Weekend Codability aims to empower young people by introducing them to programming computers. Children will be taught how to give instructions to computers, change existing instructions in programs and create their own programs. All this will happen among the restored and reconstructed historic machines now in Block H, the first purpose-built computer centre which housed the wartime Colossus computers, the world's first electronic computers.

Codability Guides, a team of young people specifically recruited for the duration of the eight month program, will give visitors lessons on a range of devices from the ever-popular 1980s BBC Micro, to Raspberry Pi and other platforms. A variety of modern laptops and tablets will be available to ensure young people can continue developing their skills through web apps such as Rapid Router and other popular entry-level coding resources. Young coders will also be given information leaflets to enable them to continue developing their skills afterwards at home, school or at a coding club.

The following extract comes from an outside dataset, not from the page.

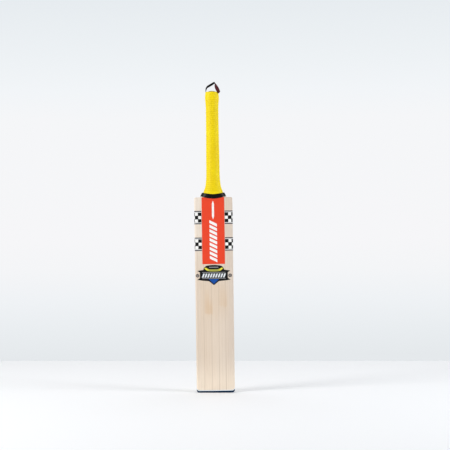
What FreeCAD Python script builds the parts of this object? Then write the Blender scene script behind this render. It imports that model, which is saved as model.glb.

Flexible sessions will last for up to an hour and are at no extra charge for any young person accompanied by an adult. There is no need to sign up, young people simply need to turn up on any weekend afternoon with an adult and ask for Weekend Codability.
Tim Reynolds, Chair of The National Museum of Computing, said: "We have seen from visiting educational groups that there is a real thirst for knowledge and experience amongst young people when they see our historic working machines in action. They gain an entirely new perspective on computing and quickly realise that Facebook and their favourite social media sites are just a glimpse of the amazing digital world that lies before them. Through Ocado Technology’s sponsorship, we aim to open the eyes of young people even wider and show that they too can aspire to be as creative and imaginative as the founders of Computing."

Paul Clarke, Director of Technology at Ocado, said:  “As a technology business, we at Ocado feel passionately that we have a responsibility to help inspire and educate the next generation of computer scientists. However, teaching children to program is not just about nurturing the next generation of software engineers; being able to write code is a transformative and disruptive meta-skill that needs to be seen as being of huge potential value whatever your future holds. This is why we launched Code for Life and why we are now supporting this exciting project at The National Museum of Computing.”